Mike: This is why we don’t hang out more.
Gertrude: You guys are both racist.
Henri: I am but god’s finger.
Posted 14 Feb 2007 at 2:13 pm ¶
Gretchen wrote:
I must say that I am very uncomfortable in an environment where I am the only White or where Whites are the minority.
I used to go to a university where Whites are the minority. I felt SO uncomfortable that I transferred to another university where Whites are the majority. You have no idea how much my well-being and my emotional disposition increased!
Therefore, learning from past mistakes, I will never make the mistake to go to a place where Whites are the minority (eg. jobs, neighborhoods, restaurants, etc….)
I will choose my environment in such a way that I am the majority.
Now tell me this…..Is this racist?
Posted 14 Feb 2007 at 2:15 pm ¶
Kim wrote:
Gretchen…hello, and thanks for your input.
I would like to ask if you absorbed the full tone of Mike’s statements, without getting distracted by his feeling weird at being an ‘only’ in the restaurant.
Acknowledging that he sought to examine the root causes of differential treatment is a statement of his being fully alive in the world, and being willing to ask himself the hard questions.

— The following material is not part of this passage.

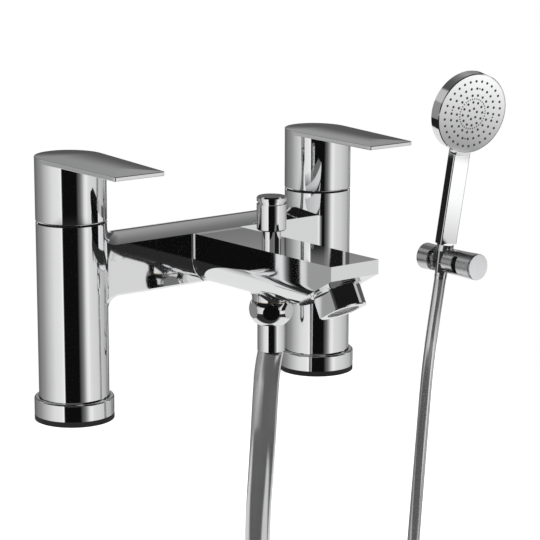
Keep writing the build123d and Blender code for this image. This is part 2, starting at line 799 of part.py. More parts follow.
with BuildPart() as holder_axle:
    axle_foot = barrel_front - axle_grip
    column(across_arm(axle_foot), axle_radius, nose_web - axle_foot)
    column(across_arm(nose_web + seat_gap), axle_head_radius, axle_head_height)
    column(across_arm(nose_web), axle_radius, axle_head_height)
    slot_plane = across_arm(nose_web + seat_gap + axle_head_height)
    with BuildSketch(slot_plane):
        Rectangle(axle_head_radius * 2, axle_slot_width)
    extrude(amount=-axle_slot_width, mode=Mode.SUBTRACT)
finish(holder_axle, "holder_axle")

with BuildPart() as tension_nut:
    with BuildSketch(across_arm(barrel_front + seat_gap)):
        RegularPolygon(tension_nut_across / 2, 6, major_radius=False)
        Circle(axle_radius + fit_gap, mode=Mode.SUBTRACT)
    extrude(amount=window_front - barrel_front - seat_gap)
finish(tension_nut, "tension_nut")

with BuildPart() as barrel_washer:
    ring(across_arm(-base_face), barrel_washer_radius, stub_radius + fit_gap, barrel_washer_height)
finish(barrel_washer, "barrel_washer")

# Hose end: ferrule and flanged insert, which the cone nut turns on
insert_seat = cone_foot + cone_floor
with BuildPart() as hose_end_insert:
    column(across_handset(insert_seat), insert_head_radius, insert_head_height)
    insert_foot_height = end_foot + insert_setback
    column(across_handset(insert_foot_height), insert_radius, insert_seat - insert_foot_height)
    insert_top = insert_seat + insert_head_height
    column(across_handset(insert_foot_height), insert_bore, insert_top - insert_foot_height, Mode.SUBTRACT)
finish(hose_end_insert, "hose_end_insert")

end_top = cone_foot - seat_gap
with BuildPart() as hose_end_ferrule:
    column(across_handset(end_foot), end_radius, end_top - end_foot)
    band_height = (end_top - end_foot) / 4
    for step in (1, 3):
        ring(across_handset(end_foot + band_height * step), end_ring_radius, insert_radius, band_height)
    column(across_handset(end_foot), insert_radius + fit_gap, end_top - end_foot, Mode.SUBTRACT)
finish(hose_end_ferrule, "hose_end_ferrule")

# Cone nut that joins the hose to the handset and sits in the holder
thread_foot = cone_top - inlet_thread_length
groove_radius = cone_foot_radius + cone_rise * (cone_line - cone_foot) - cone_groove_depth
with BuildPart() as cone_nut:
    with BuildSketch(across_handset(cone_foot)):
        Circle(cone_foot_radius)
    with BuildSketch(across_handset(cone_top)):
        Circle(cone_top_radius)
    loft()
    ring(across_handset(cone_line), cone_top_radius, groove_radius, cone_groove_width, Mode.SUBTRACT)
    column(across_handset(cone_foot), insert_radius + fit_gap, cone_length, Mode.SUBTRACT)
    nut_space = cone_top - insert_seat
    column(across_handset(insert_seat), cone_thread_radius + fit_gap, nut_space, Mode.SUBTRACT)
finish(cone_nut, "cone_nut")

with BuildPart() as inlet_washer:
    ring(across_handset(insert_top), insert_head_radius, inlet_thread_bore, thread_foot - insert_top)
finish(inlet_washer, "inlet_washer")

with BuildPart() as inlet_filter:
    column(across_handset(thread_foot), inlet_thread_bore - fit_gap, filter_height)
    with BuildSketch(across_handset(thread_foot)):
        with PolarLocations(inlet_thread_bore / 2, filter_holes):
            Circle(filter_hole_radius)
    extrude(amount=filter_height, mode=Mode.SUBTRACT)
finish(inlet_filter, "inlet_filter")

# Handset: flat bar handle and round head, hollow for the water
head_centre = holder_centre + handset_up * head_height


def across_head(depth):
    """Plane across the head's axis, depth behind its front rim, looking out of the spray face."""
    place = head_centre + handset_forward * (head_front - depth)
    return Plane(origin=place, x_dir=handset_side, z_dir=handset_forward)


handle_half = handle_thickness / 2
head_back = head_thickness - head_front
ramp_foot = head_height - head_radius + head_edge
ramp_top = head_height - head_radius / 2
cavity_depth = head_thickness - head_wall
mat_depth = face_recess + face_thickness
plate_depth = cavity_depth - chamber_back - plate_thickness
with BuildPart() as handset_body:
    with BuildSketch(Plane(origin=holder_centre, x_dir=-handset_forward, z_dir=handset_side)):
        with BuildLine():
            Polyline(
                (-handle_half, handle_foot),
                (handle_half, handle_foot),
                (handle_half, ramp_foot),
                (head_back - fit_gap, ramp_top),
                (-handle_half, ramp_top),
                close=True,
            )
        make_face()
    extrude(amount=handle_width / 2, both=True)
    fillet(handset_body.edges().filter_by(handset_axis), handle_edge)
    handle_edges = handset_body.edges()
    column(across_head(head_thickness), head_radius, head_thickness)
    neck_edges = (handset_body.edges() - handle_edges).filter_by(GeomType.LINE)
    neck_edges = neck_edges.filter_by(Axis(head_centre, handset_forward))
    fillet(neck_edges.sort_by(SortBy.LENGTH)[:2], handle_flare)
    front_rim = handset_body.edges().filter_by(GeomType.CIRCLE).sort_by(Axis.Y)[0]
    chamfer(front_rim, head_edge)
    column(across_handset(cone_top), inlet_stub_radius, handle_foot - cone_top)
    column(across_handset(thread_foot), cone_thread_radius, inlet_thread_length)
    column(across_handset(thread_foot), inlet_thread_bore, ramp_foot + head_wall - thread_foot, Mode.SUBTRACT)
    column(across_head(mat_depth), face_radius + face_gap, mat_depth, Mode.SUBTRACT)
    column(across_head(cavity_depth), cavity_radius, cavity_depth - mat_depth, Mode.SUBTRACT)
finish(handset_body, "handset_body")

# Spray face, the rubber mat whose pegs come through it, and the plate behind them
row_shifts = (0, 1, 0, 1, 0)
pattern_top = quarter_turn - spray_turn


def spray_rows(radius):
    """Circles of one radius at all nozzles of the pattern."""
    for count, share, shift in zip(row_counts, row_radius_shares, row_shifts):
        with PolarLocations(head_radius * share, count, pattern_top + shift * 180 / count):
            Circle(radius)
    with PolarLocations(head_radius * row_radius_shares[1], small_nozzles, pattern_top):
        Circle(radius * small_nozzle_share)


with BuildPart() as spray_face:
    column(across_head(mat_depth), face_radius, face_thickness)
    with BuildSketch(across_head(mat_depth)):
        spray_rows(nozzle_hole_radius)
        with PolarLocations(head_radius * mist_radius_share, mist_count, pattern_top):
            SlotOverall(mist_length, mist_width)
    extrude(amount=face_thickness, mode=Mode.SUBTRACT)
finish(spray_face, "spray_face")

with BuildPart() as nozzle_mat:
    column(across_head(mat_depth + mat_thickness), cavity_radius - face_gap, mat_thickness)
    mat_rim_height = plate_depth - mat_depth
    ring(across_head(plate_depth), cavity_radius - face_gap, cavity_radius - mat_rim, mat_rim_height)
    with BuildSketch(across_head(mat_depth)):
        spray_rows(nozzle_peg_radius)
    extrude(amount=face_thickness + nozzle_peg_rise)
    with BuildSketch(across_head(mat_depth + mat_thickness)):
        spray_rows(nozzle_jet_radius)
    extrude(amount=mat_thickness + face_thickness + nozzle_peg_rise, mode=Mode.SUBTRACT)
finish(nozzle_mat, "nozzle_mat")

with BuildPart() as water_plate:
    column(across_head(plate_depth + plate_thickness), cavity_radius - face_gap, plate_thickness)
    with BuildSketch(across_head(plate_depth + plate_thickness)):
        with PolarLocations(cavity_radius / 2, plate_holes):
            Circle(plate_hole_radius)
    extrude(amount=plate_thickness, mode=Mode.SUBTRACT)
    with BuildSketch(across_head(cavity_depth)):
        with PolarLocations(cavity_radius * plate_post_share, plate_posts, pattern_top):
            Circle(plate_post_radius)
    extrude(amount=chamber_back)
finish(water_plate, "water_plate")

# Hose: straight runs joined by arcs that are as large as the runs allow
hose_end = holder_centre + handset_up * end_foot
hose_start = Vector(0, -diverter_setback, ferrule_foot)
hose_points = [hose_start, hose_start - Vector(0, 0, hose_drop)]
hose_points += [Vector(point) for point in hose_middle]
hose_points += [hose_end - handset_up * hose_lead, hose_end]
hose_radii = []
for before, here, after in zip(hose_points, hose_points[1:], hose_points[2:]):
    shorter = min((here - before).length, (after - here).length)
    half_turn = radians((here - before).get_angle(after - here)) / 2
    hose_radii.append(hose_run_share * shorter / tan(half_turn))
print("hose radii", [round(radius) for radius in hose_radii])
print("hose runs", [round((after - here).length) for here, after in zip(hose_points, hose_points[1:])])

with BuildPart() as shower_hose:
    with BuildLine() as hose_path:
        FilletPolyline(*hose_points, radius=hose_radii)
    with BuildSketch(upright(0, -diverter_setback, ferrule_foot)) as hose_section:
        Circle(hose_radius)
        Circle(hose_bore_radius, mode=Mode.SUBTRACT)
    sweep(hose_section.sketch, path=hose_path.line)
finish(shower_hose, "shower_hose")
hose_length = hose_path.wires()[0].length
print("hose length", round(hose_length, 1))
print("hose volume share", round(shower_hose.part.volume / (hose_section.sketch.area * hose_length), 5))
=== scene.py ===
import bmesh
import bpy
import json
from math import acos, atan2, cos, pi, radians, sin, sqrt, tan
from mathutils import Matrix, Vector


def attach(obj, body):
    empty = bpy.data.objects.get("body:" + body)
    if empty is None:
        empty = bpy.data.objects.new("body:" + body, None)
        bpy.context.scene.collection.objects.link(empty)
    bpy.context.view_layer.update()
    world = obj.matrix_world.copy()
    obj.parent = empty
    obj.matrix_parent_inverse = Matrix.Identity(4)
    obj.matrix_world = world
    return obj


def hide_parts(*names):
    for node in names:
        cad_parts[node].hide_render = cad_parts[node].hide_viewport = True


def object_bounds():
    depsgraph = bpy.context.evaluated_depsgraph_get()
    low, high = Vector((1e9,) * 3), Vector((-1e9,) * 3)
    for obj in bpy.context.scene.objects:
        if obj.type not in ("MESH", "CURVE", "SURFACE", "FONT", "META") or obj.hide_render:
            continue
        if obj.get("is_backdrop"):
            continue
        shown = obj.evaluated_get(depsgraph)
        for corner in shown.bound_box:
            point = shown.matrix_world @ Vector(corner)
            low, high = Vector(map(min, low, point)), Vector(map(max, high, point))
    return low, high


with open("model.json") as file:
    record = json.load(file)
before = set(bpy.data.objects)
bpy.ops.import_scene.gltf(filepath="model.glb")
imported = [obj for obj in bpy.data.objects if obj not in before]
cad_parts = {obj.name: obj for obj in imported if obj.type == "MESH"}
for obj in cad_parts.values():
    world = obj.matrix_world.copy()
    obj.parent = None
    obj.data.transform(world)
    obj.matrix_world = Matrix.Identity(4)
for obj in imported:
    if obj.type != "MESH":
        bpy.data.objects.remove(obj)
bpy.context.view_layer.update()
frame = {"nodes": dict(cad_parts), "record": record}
nodes = frame["nodes"]
mm = 0.001


# shader helpers
class Signal:
    def __init__(self, tree, socket):
        self.tree = tree
        self.socket = socket

    def maths(self, operation, first, second):
        made = self.tree.nodes.new("ShaderNodeMath")
        made.operation = operation
        for slot, value in zip(made.inputs, (first, second)):
            if isinstance(value, Signal):
                self.tree.links.new(value.socket, slot)
            else:
                slot.default_value = value
        return Signal(self.tree, made.outputs[0])

    def __add__(self, other):
        return self.maths("ADD", self, other)

    def __radd__(self, other):
        return self.maths("ADD", other, self)

    def __sub__(self, other):
        return self.maths("SUBTRACT", self, other)

    def __rsub__(self, other):
        return self.maths("SUBTRACT", other, self)

    def __mul__(self, other):
        return self.maths("MULTIPLY", self, other)

    def __rmul__(self, other):
        return self.maths("MULTIPLY", other, self)


class Shading:
    def __init__(self, tree):
        self.tree = tree

    def node(self, kind, settings=None, inputs=None, output=0):
        made = self.tree.nodes.new(kind)
        for key, value in (settings or {}).items():
            if key == "stops":
                ramp = made.color_ramp
                while len(ramp.elements) < len(value):
                    ramp.elements.new(1.0)
                for element, (position, colour) in zip(ramp.elements, value):
                    element.position = position
                    element.color = (*colour, 1) if isinstance(colour, tuple) else (colour, colour, colour, 1)
            else:
                setattr(made, key, value)
        for key, value in (inputs or {}).items():
            self.feed(made.inputs[key], value)
        return Signal(self.tree, made.outputs[output])

    def feed(self, socket, value):
        if isinstance(value, Signal):
            self.tree.links.new(value.socket, socket)
        else:
            socket.default_value = value

    def mix(self, factor, first, second):
        made = self.tree.nodes.new("ShaderNodeMix")
        made.data_type = "RGBA"
        self.feed(made.inputs[0], factor)
        for slot, value in ((6, first), (7, second)):
            if isinstance(value, tuple) and len(value) == 3:
                value = (*value, 1)
            self.feed(made.inputs[slot], value)
        return Signal(self.tree, made.outputs[2])

    def ray(self, kind):
        return self.node("ShaderNodeLightPath", output=f"Is {kind} Ray")

    def seenRay(self):
        rays = {0: self.ray("Camera"), 1: self.ray("Transmission")}
        return self.node("ShaderNodeMath", {"operation": "MAXIMUM"}, rays)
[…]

He is on his way to new parenthoood, and things that we (adults) have acclimated to, or become innured to, things which we navigate just fine as adults, seem jarringly out of place when we realize how tender the interior life of the young person we will be introducing to those same stimuli and situations.
Think of it as “babyproofing” his life, widening his perspective as he gets down on his knees to see things as his child will, willing to foresee the bumps and bruises in the road and every sharp turn, and willing to remove the potential hard bump from his child’s path.
That you would take offense at his being offended is what I would ask you to consider , to examine.
Posted 14 Feb 2007 at 2:28 pm ¶
halfmama wrote:
The issue with being the minority in the room is that you never know what kind of reaction you are going to get — from absolutely nothing, to weirdos (”I love Asian women”), to ignorance (”So are you Chinese or Japanese?”). My point is: YOU NEVER KNOW. No, it’s not fair to the very VERY many people who aren’t racist, but, until you’ve lived in our shoes, you don’t know what it’s like to be a little bit on guard about your race. Because sometimes we do get treated a little bit differently — good or bad — and that treatment is sometimes based solely on the way we look. And it can be subtle, but it is there.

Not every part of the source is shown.